How is survivorship bias even calculated?

The CFA institute has tried to monitor how past performances are recorded. Disclosure of these instances isn’t a requirement for mutual fund companies, so it’s incredibly difficult to track.

There are loopholes to the point where even if the company does comply, all they have to do is report it in the fine print of the prospectus to hide it.

I’ve run many studies on basic index fund performance (such as Dimensional Fund Advisor mutual funds) versus the average actively managed mutual fund manager. Depending on the time-frame and specific asset class, index funds (or DFA Funds in many of my studies) outperform anywhere from 60% to 90% of their actively managed counterparts.

These studies use various timeframes and compare each passive mutual fund to the entire universe of it’s true benchmark peers. If you’d like copies of my research, simply contact me through this website.

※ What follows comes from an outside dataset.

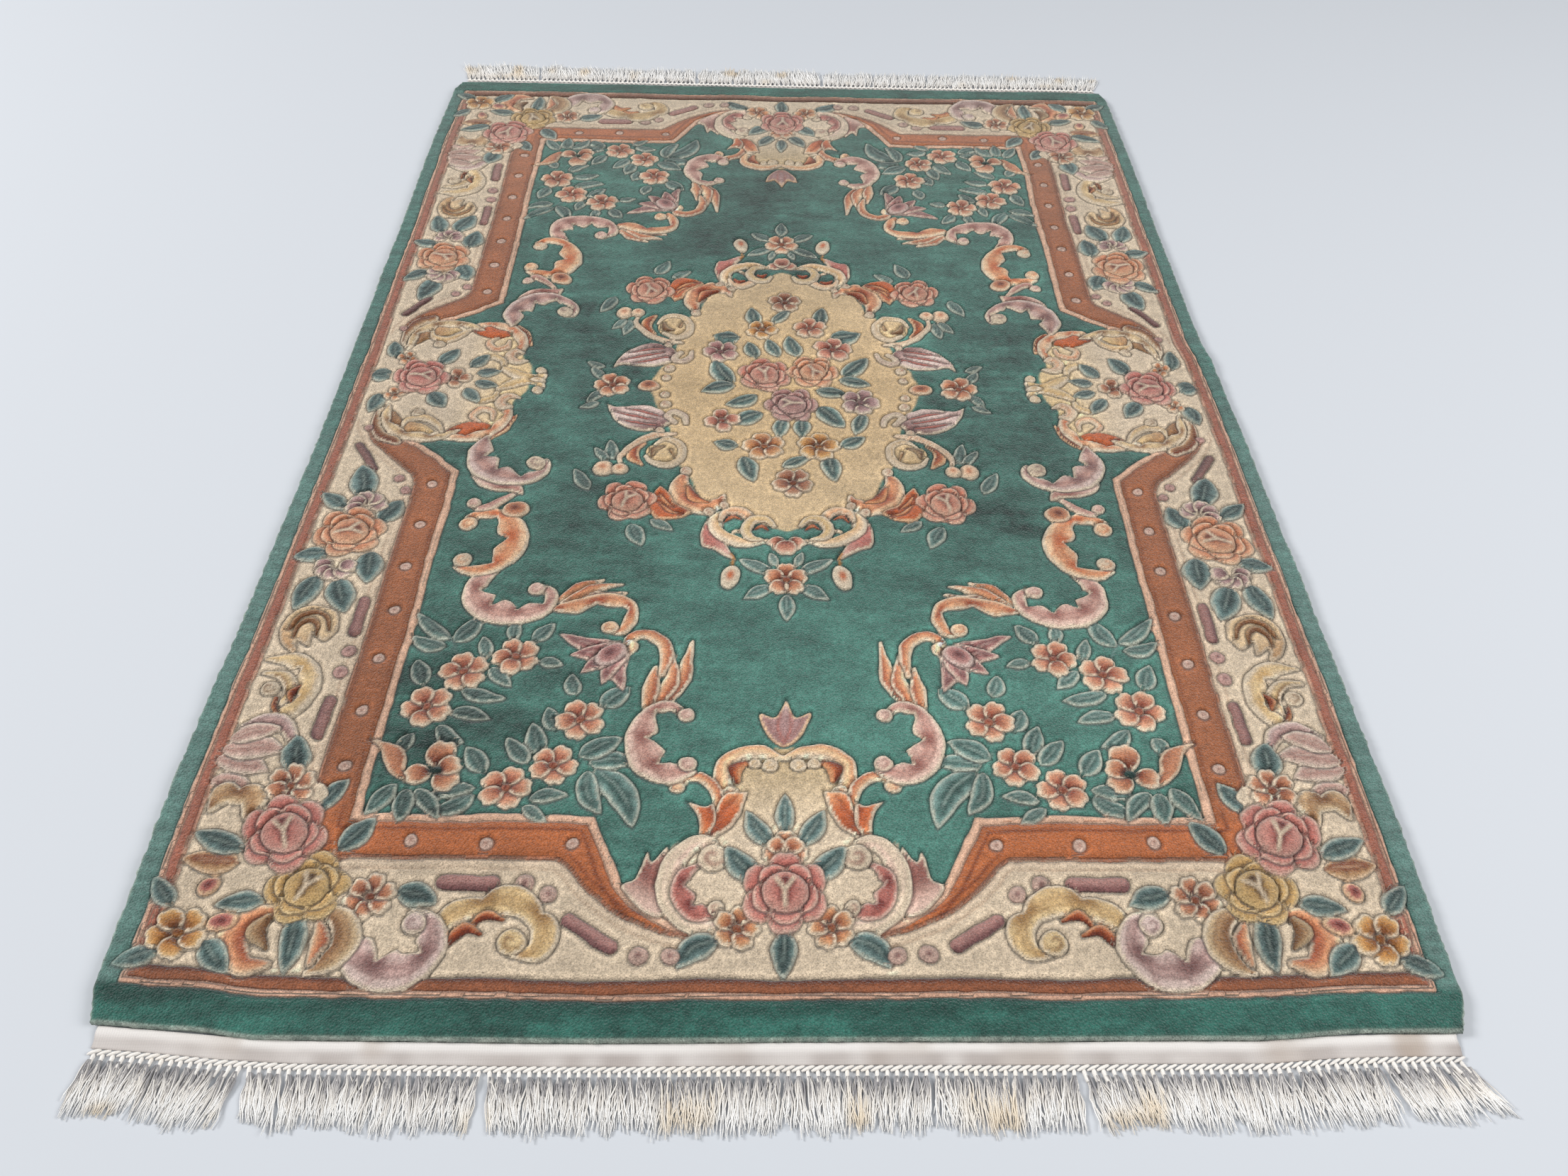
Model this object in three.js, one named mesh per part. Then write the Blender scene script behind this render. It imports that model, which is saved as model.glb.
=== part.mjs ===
// Chinese Aubusson rug, flat on the floor: a thick knotted wool pile with a woven cotton web and a
// knotted fringe at each end. Millimetres, +Z up. The origin is on the floor under the middle of the
// pile, +X runs across the rug and +Y along it, and the front end is at -Y.
import * as THREE from "three";

const PILE = { thickness: 17, cornerX: 915, cornerY: 1385, columns: 20, rows: 64 };
// The wall of the pile from the floor up: how far each level is drawn in, and its height.
const PILE_WALL = [
  { inset: 2, height: 0 },
  { inset: 0, height: 5 },
  { inset: 0, height: 11.5 },
  { inset: 3, height: 15.4 },
];
const PILE_TOP_INSET = 8;

// The cut edge is slightly uneven: both sides along the length, and both ends across the width.
const SIDES = [
  { y: -1385, left: -915, right: 915 },
  { y: -1330, left: -929, right: 932 },
  { y: -1000, left: -933, right: 939 },
  { y: -600, left: -925, right: 938 },
  { y: -200, left: -920, right: 937 },
  { y: 80, left: -921, right: 934 },
  { y: 165, left: -922, right: 925 },
  { y: 600, left: -925, right: 925 },
  { y: 1000, left: -930, right: 928 },
  { y: 1330, left: -928, right: 927 },
  { y: 1385, left: -915, right: 915 },
];
const ENDS = [
  { x: -915, front: -1370, back: 1384 },
  { x: -800, front: -1377, back: 1386 },
  { x: -680, front: -1389, back: 1387 },
  { x: -300, front: -1391, back: 1384 },
  { x: 200, front: -1386, back: 1381 },
  { x: 620, front: -1382, back: 1383 },
  { x: 790, front: -1371, back: 1386 },
  { x: 915, front: -1370, back: 1383 },
];

// Low folds across the rug. Each runs from its strong side, at y, to where it dies out, at endY.
const FOLDS = [
  { strongX: 930, y: 138, fadeX: 250, endY: 62, rise: 4.5, spread: 38 },
  { strongX: 930, y: -520, fadeX: 100, endY: -545, rise: 2.2, spread: 48 },
  { strongX: -920, y: -800, fadeX: -150, endY: -770, rise: 2.2, spread: 52 },
  { strongX: -920, y: 420, fadeX: 0, endY: 455, rise: 1.8, spread: 55 },
];

const WEB = { halfWidth: 905, thickness: 2.5 };
// The web leaves the pile a little above the floor and comes down to it at the fringe.
const WEB_SECTION = [
  { across: 0, lift: 3.4 },
  { across: 8, lift: 3.1 },
  { across: 16, lift: 2.0 },
  { across: 23, lift: 0.7 },
  { across: 29, lift: 0 },
];
const WEB_DEPTH = WEB_SECTION.at(-1).across;

const FRINGE = {
  tassels: 140,
  thickness: 4,
  headDepth: 20,
  rootWidth: 9.4,
  tipWidth: 7.2,
  tipGap: 1,
  gather: 0.9, // the tips of a group stand this much closer together than the roots
  leanWander: 1.2,
  lengthWander: 2.5,
};
// Tassels lie in groups. Each row is one group, up to x: the lean of its tips, and its length.
const FRONT_GROUPS = [
  { to: -765, lean: -12, length: 80 },
  { to: -692, lean: -24, length: 84 },
  { to: -600, lean: 8, length: 80 },
  { to: -430, lean: -2, length: 82 },
  { to: -392, lean: -8, length: 84 },
  { to: -250, lean: 5, length: 84 },
  { to: -108, lean: 3, length: 82 },
  { to: 8, lean: -3, length: 84 },
  { to: 92, lean: 5, length: 82 },
  { to: 190, lean: -3, length: 83 },
  { to: 340, lean: 2, length: 82 },
  { to: 392, lean: -6, length: 80 },
  { to: 560, lean: 12, length: 81 },
  { to: 604, lean: 6, length: 82 },
  { to: 672, lean: 4, length: 82 },
  { to: 790, lean: 14, length: 81 },
  { to: 870, lean: 25, length: 80 },
  { to: 905, lean: 37, length: 76 },
];
const BACK_GROUPS = [
  { to: -862, lean: -24, length: 84 },
  { to: -775, lean: -28, length: 90 },
  { to: -700, lean: -20, length: 88 },
  { to: -640, lean: -4, length: 92 },
  { to: -520, lean: -18, length: 88 },
  { to: -400, lean: -8, length: 84 },
  { to: -250, lean: -4, length: 86 },
  { to: -110, lean: 4, length: 86 },
  { to: 110, lean: -8, length: 88 },
  { to: 260, lean: 6, length: 83 },
  { to: 420, lean: 10, length: 82 },
  { to: 600, lean: 12, length: 84 },
  { to: 760, lean: 14, length: 83 },
  { to: 850, lean: 12, length: 82 },
  { to: 905, lean: 22, length: 80 },
];

const GAP = 0.3; // clearance between neighbouring pieces

// The value of one column of a table at a place between its rows, eased from row to row.
function along(table, key, column, place) {
  const next = table.findIndex((row) => row[key] >= place);
  if (next === 0) return table[0][column];
  if (next < 0) return table.at(-1)[column];
  const [a, b] = [table[next - 1], table[next]];
  const t = (place - a[key]) / (b[key] - a[key]);
  return THREE.MathUtils.lerp(a[column], b[column], THREE.MathUtils.smoothstep(t, 0, 1));
}

// A repeatable uneven value between -1 and 1 for the item with this number.
function uneven(number) {
  const wave = Math.sin(number * 12.9898 + 4.137) * 43758.5453;
  return 2 * (wave - Math.floor(wave)) - 1;
}

// Where column number i of the pile meets either end of the rug.
function columnX(i) {
  return THREE.MathUtils.lerp(-PILE.cornerX, PILE.cornerX, i / PILE.columns);
}

// A point of the pile's plan in column i and row j, drawn in from the edge by inset.
function planPoint(i, j, inset) {
  const v = j / PILE.rows;
  const sideY = THREE.MathUtils.lerp(-PILE.cornerY, PILE.cornerY, v);
  const left = along(SIDES, "y", "left", sideY) + inset;
  const right = along(SIDES, "y", "right", sideY) - inset;
  const front = along(ENDS, "x", "front", columnX(i)) + inset;
  const back = along(ENDS, "x", "back", columnX(i)) - inset;
  return {
    x: THREE.MathUtils.lerp(left, right, i / PILE.columns),
    y: THREE.MathUtils.lerp(front, back, v),
  };
}

// The height of the pile's upper surface: its thickness and the low folds. A fold is a bell across
// its own line, as high as rise at its strong side, and it fades evenly along the line.
function pileHeight(x, y) {
  let height = PILE.thickness;
  for (const fold of FOLDS) {
    const t = (x - fold.fadeX) / (fold.strongX - fold.fadeX);
    const strength = THREE.MathUtils.smoothstep(t, 0, 1);
    const lineY = THREE.MathUtils.lerp(fold.endY, fold.y, THREE.MathUtils.clamp(t, 0, 1));
    height += fold.rise * strength * Math.exp(-(((y - lineY) / fold.spread) ** 2));
  }
  return height;
}

// The pile: rings of the same plan points make its wall, a flat face closes the bottom ring, and a
// grid inside the last ring makes the top.
function pileGeometry() {
  const { columns, rows } = PILE;
  const loop = [];
  for (let i = 0; i < columns; i++) loop.push([i, 0]);
  for (let j = 0; j < rows; j++) loop.push([columns, j]);
  for (let i = columns; i > 0; i--) loop.push([i, rows]);
  for (let j = rows; j > 0; j--) loop.push([0, j]);

  const points = [];
  const faces = [];
  for (const level of PILE_WALL) {
    for (const [i, j] of loop) {
      const p = planPoint(i, j, level.inset);
      const share = level.height / PILE.thickness;
      points.push([p.x, p.y, share * pileHeight(p.x, p.y)]);
    }
  }
  const grid = [];
  for (let j = 0; j <= rows; j++) {
    for (let i = 0; i <= columns; i++) {
      const p = planPoint(i, j, PILE_TOP_INSET);
      grid.push(points.length);
      points.push([p.x, p.y, pileHeight(p.x, p.y)]);
    }
  }
  const gridAt = (i, j) => grid[j * (columns + 1) + i];

  const floorRing = points.slice(0, loop.length).map(([x, y]) => new THREE.Vector2(x, y));
  for (const [a, b, c] of THREE.ShapeUtils.triangulateShape(floorRing, [])) faces.push([a, c, b]);
  loop.forEach(([i, j], here) => {
    const beside = (here + 1) % loop.length;
    for (let level = 1; level < PILE_WALL.length; level++) {
      const low = (level - 1) * loop.length;
      const high = level * loop.length;
      faces.push([low + here, low + beside, high + beside], [low + here, high + beside, high + here]);
    }
    const rim = (PILE_WALL.length - 1) * loop.length;
    const [nextI, nextJ] = loop[beside];
    faces.push([rim + here, rim + beside, gridAt(nextI, nextJ)]);
    faces.push([rim + here, gridAt(nextI, nextJ), gridAt(i, j)]);
  });
  for (let j = 0; j < rows; j++) {
    for (let i = 0; i < columns; i++) {
      const [a, b, c, d] = [gridAt(i, j), gridAt(i + 1, j), gridAt(i + 1, j + 1), gridAt(i, j + 1)];
      faces.push([a, b, c], [a, c, d]);
    }
  }
  return meshGeometry(points, faces);
}

// The y of a line this far beyond the pile at one end of the rug: the pile's end is straight from
// one of its columns to the next.
function beyondEnd(side, x, distance) {
  const sign = side === "front" ? -1 : 1;
  const place = ((x + PILE.cornerX) / (2 * PILE.cornerX)) * PILE.columns;
  const column = Math.min(Math.floor(place), PILE.columns - 1);
  const near = along(ENDS, "x", side, columnX(column));
  const far = along(ENDS, "x", side, columnX(column + 1));
  return THREE.MathUtils.lerp(near, far, place - column) + sign * (GAP + distance);
}

// The places across the rug where the web and the fringe bend with the end of the pile.
function webStations() {
  const inside = Array.from({ length: PILE.columns - 1 }, (_, k) => columnX(k + 1));
  return [-WEB.halfWidth, ...inside, WEB.halfWidth];
}

// The web: its section carried across the rug along the end of the pile.
function webGeometry(side) {
  const sign = side === "front" ? -1 : 1;
  const section = [
    ...WEB_SECTION.map((s) => [s.across, s.lift]),
    ...WEB_SECTION.toReversed().map((s) => [s.across, s.lift + WEB.thickness]),
  ];
  const points = [];
  const faces = [];
  const count = section.length;
  const stations = webStations();
  for (const x of stations) {
    for (const [across, z] of section) points.push([x, beyondEnd(side, x, across), z]);
  }
  const quad = (a, b, c, d) => {
    if (sign > 0) faces.push([a, c, b], [a, d, c]);
    else faces.push([a, b, c], [a, c, d]);
  };
  for (let k = 0; k < stations.length - 1; k++) {
    for (let s = 0; s < count; s++) {
      const next = (s + 1) % count;
      quad(k * count + next, k * count + s, (k + 1) * count + s, (k + 1) * count + next);
    }
  }
  const lastStation = (stations.length - 1) * count;
  for (let s = 0; s < WEB_SECTION.length - 1; s++) {
    const [low, lowNext] = [s, s + 1];
    const [highNext, high] = [count - 2 - s, count - 1 - s];
    quad(low, lowNext, highNext, high);
    quad(lastStation + low, lastStation + high, lastStation + highNext, lastStation + lowNext);
  }
  return meshGeometry(points, faces);
}

// The fringe: one comb. Its back follows the web, and each tooth is a tassel whose tip leans with
// its group and keeps clear of the tip before it.
function fringeGeometry(side, groups) {
  const pitch = (2 * WEB.halfWidth) / FRINGE.tassels;
  const outline = [];
  let previousTip = -Infinity;
  let groupStart = -WEB.halfWidth;
  let group = 0;
  for (let k = 0; k < FRINGE.tassels; k++) {
    const root = -WEB.halfWidth + (k + 0.5) * pitch;
    while (root > groups[group].to) groupStart = groups[group++].to;
    const { to, lean, length } = groups[group];
    const middle = (groupStart + to) / 2;
    const wander = FRINGE.leanWander * uneven(k);
    const wanted = middle + (root - middle) * FRINGE.gather + lean + wander;
    const tip = Math.max(wanted, previousTip + FRINGE.tipWidth + FRINGE.tipGap);
    previousTip = tip;
    const reach = length + FRINGE.lengthWander * uneven(FRINGE.tassels + k);
    const rootY = beyondEnd(side, root, WEB_DEPTH + GAP + FRINGE.headDepth);
    const tipY = beyondEnd(side, root, WEB_DEPTH + GAP + reach);
    outline.push([root - FRINGE.rootWidth / 2, rootY], [tip - FRINGE.tipWidth / 2, tipY]);
    outline.push([tip + FRINGE.tipWidth / 2, tipY], [root + FRINGE.rootWidth / 2, rootY]);
  }
  for (const x of webStations().toReversed()) outline.push([x, beyondEnd(side, x, WEB_DEPTH + GAP)]);
  const shape = new THREE.Shape(outline.map(([x, y]) => new THREE.Vector2(x, y)));
  return new THREE.ExtrudeGeometry(shape, { depth: FRINGE.thickness, bevelEnabled: false });
}

function meshGeometry(points, faces) {
  const geometry = new THREE.BufferGeometry();
  geometry.setAttribute("position", new THREE.Float32BufferAttribute(points.flat(), 3));
  geometry.setIndex(faces.flat());
  geometry.computeVertexNormals();
  return geometry;
}

function piece(name, geometry, color) {
  const mesh = new THREE.Mesh(geometry, new THREE.MeshStandardMaterial({ color, roughness: 0.95, metalness: 0 }));
  mesh.name = name;
  return mesh;
}

const GREEN_WOOL = 0x4a8073;
const CREAM_COTTON = 0xd8cfc2;
const FRINGE_COTTON = 0xe2dacb;

const rug = new THREE.Group();
rug.add(
  piece("pile_body", pileGeometry(), GREEN_WOOL),
  piece("end_web_front", webGeometry("front"), CREAM_COTTON),
  piece("end_web_back", webGeometry("back"), CREAM_COTTON),
  piece("fringe_front", fringeGeometry("front", FRONT_GROUPS), FRINGE_COTTON),
  piece("fringe_back", fringeGeometry("back", BACK_GROUPS), FRINGE_COTTON),
);

export default rug;
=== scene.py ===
import bpy
import numpy as np
from mathutils import Matrix


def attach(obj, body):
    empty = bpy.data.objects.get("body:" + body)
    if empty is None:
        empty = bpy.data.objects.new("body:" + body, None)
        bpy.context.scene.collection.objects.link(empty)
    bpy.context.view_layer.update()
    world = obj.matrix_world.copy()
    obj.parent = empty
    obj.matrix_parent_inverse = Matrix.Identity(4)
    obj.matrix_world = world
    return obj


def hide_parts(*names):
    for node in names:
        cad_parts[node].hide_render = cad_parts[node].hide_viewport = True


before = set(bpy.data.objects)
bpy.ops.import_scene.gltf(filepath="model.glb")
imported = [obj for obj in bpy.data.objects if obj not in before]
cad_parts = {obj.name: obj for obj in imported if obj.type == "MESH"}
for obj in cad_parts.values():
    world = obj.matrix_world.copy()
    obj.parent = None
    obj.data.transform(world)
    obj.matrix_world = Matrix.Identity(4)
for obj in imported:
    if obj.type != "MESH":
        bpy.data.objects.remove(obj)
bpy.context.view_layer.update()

# The room for the rug: a plain pale floor, one large soft lamp high on the left, a weaker one on the
# right and even light from all round. The camera stands before the front end, a little left of the
# middle, and looks down the rug's length.
CAMERA_PLACE = (-0.0311, -2.0423, 1.5944)
CAMERA_TURN, CAMERA_TILT, CAMERA_ROLL = -1.3085, 42.8928, 1.6434  # degrees
LENS, SENSOR = 27.92, 36.0  # mm


def plain_material(name, colour, roughness):
    """A new node material with an even base colour and roughness, and its shader node."""
    material = bpy.data.materials.new(name)
    material.use_nodes = True
    shader = material.node_tree.nodes["Principled BSDF"]
    shader.inputs["Base Color"].default_value = (*colour, 1)
    shader.inputs["Roughness"].default_value = roughness
    return material, shader


def place_mesh(name, vertices, faces):
    """A new object at the origin from vertex places in metres and rows of vertex numbers."""
    mesh = bpy.data.meshes.new(name)
    mesh.from_pydata(vertices, [], faces)
    thing = bpy.data.objects.new(name, mesh)
    bpy.context.scene.collection.objects.link(thing)
    return thing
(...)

60% to 90% outperformance – seems crazy anyone would try to pick and choose active fund managers!

 

Mutual fund survivorship bias in summary

Unfortunately, due to survivorship bias, these numbers aren’t accurate. I’m comparing index funds and DFA mutual funds to the currently active peer group.

What I should be doing (if the data were actually available), is measuring index funds and DFA mutual funds agains ALL mutual fund peers (both in existence and closed or merged).

Measuring index funds and DFA funds against a complete group of ALL peers (both closed AND open), would mean DFA funds and index fund alternatives would outperform EVEN MORE than the current estimates of 60% to 90%!

This would make doing anything BUT passive investing seem downright foolish (as if it’s not already foolish enough)!